**Written exercise**
Reproduce the complete listing without any deviation.

**Data in this exercise**
○ ○ ○ ○

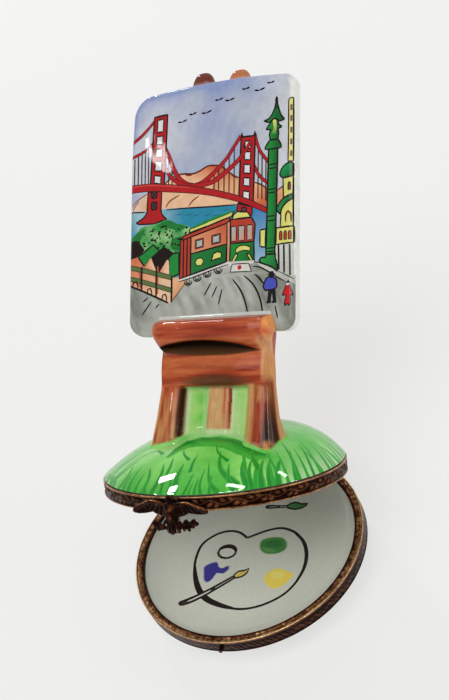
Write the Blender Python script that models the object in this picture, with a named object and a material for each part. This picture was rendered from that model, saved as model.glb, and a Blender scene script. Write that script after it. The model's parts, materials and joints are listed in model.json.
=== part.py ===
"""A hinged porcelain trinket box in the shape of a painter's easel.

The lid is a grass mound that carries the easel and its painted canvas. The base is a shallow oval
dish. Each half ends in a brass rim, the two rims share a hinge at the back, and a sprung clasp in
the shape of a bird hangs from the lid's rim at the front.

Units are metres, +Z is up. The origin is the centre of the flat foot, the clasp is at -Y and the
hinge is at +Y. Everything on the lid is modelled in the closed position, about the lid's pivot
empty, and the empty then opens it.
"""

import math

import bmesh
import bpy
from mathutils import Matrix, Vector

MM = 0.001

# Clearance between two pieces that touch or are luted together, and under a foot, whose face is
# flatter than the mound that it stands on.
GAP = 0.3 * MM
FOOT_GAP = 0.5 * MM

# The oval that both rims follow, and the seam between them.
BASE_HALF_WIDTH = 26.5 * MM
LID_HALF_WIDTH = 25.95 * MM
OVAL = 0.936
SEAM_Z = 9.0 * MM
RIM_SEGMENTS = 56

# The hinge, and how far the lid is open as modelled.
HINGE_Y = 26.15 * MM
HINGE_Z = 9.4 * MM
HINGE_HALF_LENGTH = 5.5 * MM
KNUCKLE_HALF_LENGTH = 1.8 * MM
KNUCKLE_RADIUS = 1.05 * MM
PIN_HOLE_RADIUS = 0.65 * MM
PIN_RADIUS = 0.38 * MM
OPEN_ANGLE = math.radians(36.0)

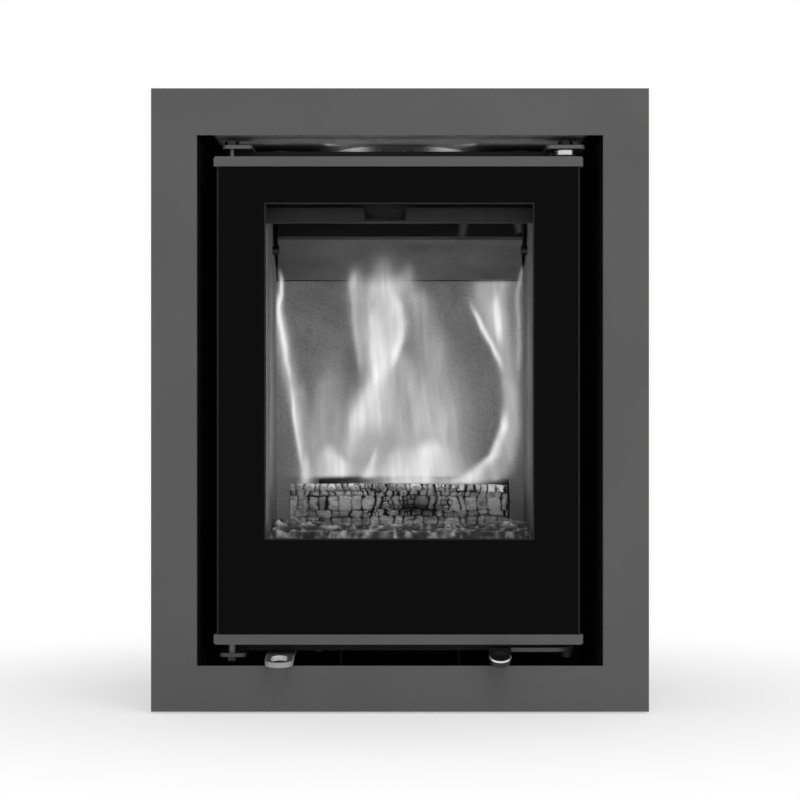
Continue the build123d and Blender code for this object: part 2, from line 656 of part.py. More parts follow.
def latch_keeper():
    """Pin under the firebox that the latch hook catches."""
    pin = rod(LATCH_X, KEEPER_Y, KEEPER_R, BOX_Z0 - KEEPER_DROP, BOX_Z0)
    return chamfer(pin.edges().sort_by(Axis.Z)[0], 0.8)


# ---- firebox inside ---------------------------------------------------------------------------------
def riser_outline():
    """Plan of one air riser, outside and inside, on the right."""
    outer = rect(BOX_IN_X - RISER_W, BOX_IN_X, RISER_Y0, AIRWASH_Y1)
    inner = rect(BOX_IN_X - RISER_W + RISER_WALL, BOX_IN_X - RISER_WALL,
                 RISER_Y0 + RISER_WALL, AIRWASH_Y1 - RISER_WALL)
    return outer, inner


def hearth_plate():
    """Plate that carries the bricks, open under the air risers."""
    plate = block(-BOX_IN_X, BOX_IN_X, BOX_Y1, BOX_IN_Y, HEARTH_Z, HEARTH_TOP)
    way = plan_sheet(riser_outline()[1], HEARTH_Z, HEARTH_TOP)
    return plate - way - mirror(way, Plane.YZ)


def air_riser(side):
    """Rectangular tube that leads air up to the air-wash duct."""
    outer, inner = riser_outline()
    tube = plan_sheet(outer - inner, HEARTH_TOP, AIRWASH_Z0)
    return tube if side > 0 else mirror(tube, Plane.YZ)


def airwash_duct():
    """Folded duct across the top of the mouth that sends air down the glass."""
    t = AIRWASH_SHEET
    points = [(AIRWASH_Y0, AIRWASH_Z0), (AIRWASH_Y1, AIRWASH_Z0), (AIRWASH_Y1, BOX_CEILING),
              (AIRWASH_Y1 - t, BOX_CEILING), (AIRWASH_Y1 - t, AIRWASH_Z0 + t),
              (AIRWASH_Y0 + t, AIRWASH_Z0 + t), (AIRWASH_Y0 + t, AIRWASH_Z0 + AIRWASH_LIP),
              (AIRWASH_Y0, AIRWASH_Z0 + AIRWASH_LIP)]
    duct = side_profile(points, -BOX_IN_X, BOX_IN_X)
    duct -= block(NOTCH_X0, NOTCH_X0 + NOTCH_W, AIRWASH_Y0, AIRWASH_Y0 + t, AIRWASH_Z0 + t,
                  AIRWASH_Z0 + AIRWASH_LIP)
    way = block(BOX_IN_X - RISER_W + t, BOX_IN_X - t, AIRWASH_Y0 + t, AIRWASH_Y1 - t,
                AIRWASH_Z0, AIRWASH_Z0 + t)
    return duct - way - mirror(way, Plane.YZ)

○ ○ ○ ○

**Finished exercise**
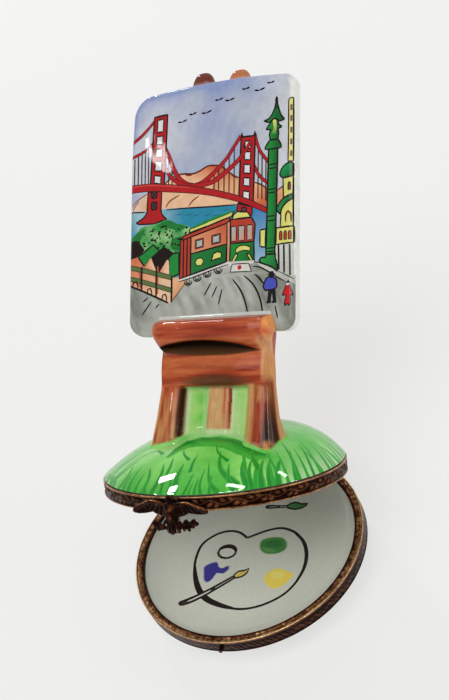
Write the Blender Python script that models the object in this picture, with a named object and a material for each part. This picture was rendered from that model, saved as model.glb, and a Blender scene script. Write that script after it. The model's parts, materials and joints are listed in model.json.
=== part.py ===
"""A hinged porcelain trinket box in the shape of a painter's easel.

The lid is a grass mound that carries the easel and its painted canvas. The base is a shallow oval
dish. Each half ends in a brass rim, the two rims share a hinge at the back, and a sprung clasp in
the shape of a bird hangs from the lid's rim at the front.

Units are metres, +Z is up. The origin is the centre of the flat foot, the clasp is at -Y and the
hinge is at +Y. Everything on the lid is modelled in the closed position, about the lid's pivot
empty, and the empty then opens it.
"""

import math

import bmesh
import bpy
from mathutils import Matrix, Vector

MM = 0.001

# Clearance between two pieces that touch or are luted together, and under a foot, whose face is
# flatter than the mound that it stands on.
GAP = 0.3 * MM
FOOT_GAP = 0.5 * MM

# The oval that both rims follow, and the seam between them.
BASE_HALF_WIDTH = 26.5 * MM
LID_HALF_WIDTH = 25.95 * MM
OVAL = 0.936
SEAM_Z = 9.0 * MM
RIM_SEGMENTS = 56

# The hinge, and how far the lid is open as modelled.
HINGE_Y = 26.15 * MM
HINGE_Z = 9.4 * MM
HINGE_HALF_LENGTH = 5.5 * MM
KNUCKLE_HALF_LENGTH = 1.8 * MM
KNUCKLE_RADIUS = 1.05 * MM
PIN_HOLE_RADIUS = 0.65 * MM
PIN_RADIUS = 0.38 * MM
OPEN_ANGLE = math.radians(36.0)

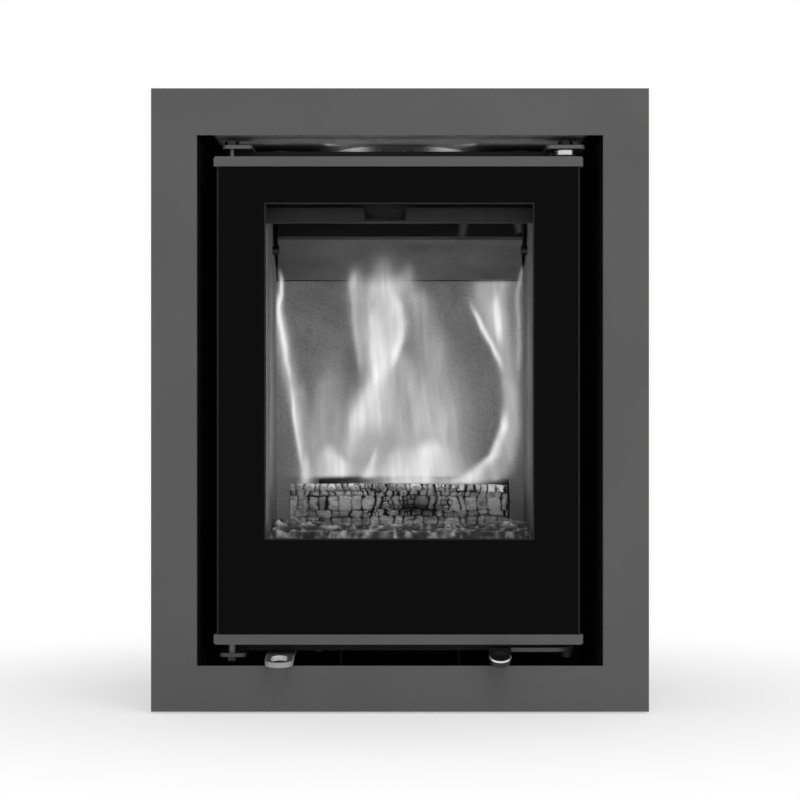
Continue the build123d and Blender code for this object: part 2, from line 656 of part.py. More parts follow.
def latch_keeper():
    """Pin under the firebox that the latch hook catches."""
    pin = rod(LATCH_X, KEEPER_Y, KEEPER_R, BOX_Z0 - KEEPER_DROP, BOX_Z0)
    return chamfer(pin.edges().sort_by(Axis.Z)[0], 0.8)


# ---- firebox inside ---------------------------------------------------------------------------------
def riser_outline():
    """Plan of one air riser, outside and inside, on the right."""
    outer = rect(BOX_IN_X - RISER_W, BOX_IN_X, RISER_Y0, AIRWASH_Y1)
    inner = rect(BOX_IN_X - RISER_W + RISER_WALL, BOX_IN_X - RISER_WALL,
                 RISER_Y0 + RISER_WALL, AIRWASH_Y1 - RISER_WALL)
    return outer, inner


def hearth_plate():
    """Plate that carries the bricks, open under the air risers."""
    plate = block(-BOX_IN_X, BOX_IN_X, BOX_Y1, BOX_IN_Y, HEARTH_Z, HEARTH_TOP)
    way = plan_sheet(riser_outline()[1], HEARTH_Z, HEARTH_TOP)
    return plate - way - mirror(way, Plane.YZ)


def air_riser(side):
    """Rectangular tube that leads air up to the air-wash duct."""
    outer, inner = riser_outline()
    tube = plan_sheet(outer - inner, HEARTH_TOP, AIRWASH_Z0)
    return tube if side > 0 else mirror(tube, Plane.YZ)


def airwash_duct():
    """Folded duct across the top of the mouth that sends air down the glass."""
    t = AIRWASH_SHEET
    points = [(AIRWASH_Y0, AIRWASH_Z0), (AIRWASH_Y1, AIRWASH_Z0), (AIRWASH_Y1, BOX_CEILING),
              (AIRWASH_Y1 - t, BOX_CEILING), (AIRWASH_Y1 - t, AIRWASH_Z0 + t),
              (AIRWASH_Y0 + t, AIRWASH_Z0 + t), (AIRWASH_Y0 + t, AIRWASH_Z0 + AIRWASH_LIP),
              (AIRWASH_Y0, AIRWASH_Z0 + AIRWASH_LIP)]
    duct = side_profile(points, -BOX_IN_X, BOX_IN_X)
    duct -= block(NOTCH_X0, NOTCH_X0 + NOTCH_W, AIRWASH_Y0, AIRWASH_Y0 + t, AIRWASH_Z0 + t,
                  AIRWASH_Z0 + AIRWASH_LIP)
    way = block(BOX_IN_X - RISER_W + t, BOX_IN_X - t, AIRWASH_Y0 + t, AIRWASH_Y1 - t,
                AIRWASH_Z0, AIRWASH_Z0 + t)
    return duct - way - mirror(way, Plane.YZ)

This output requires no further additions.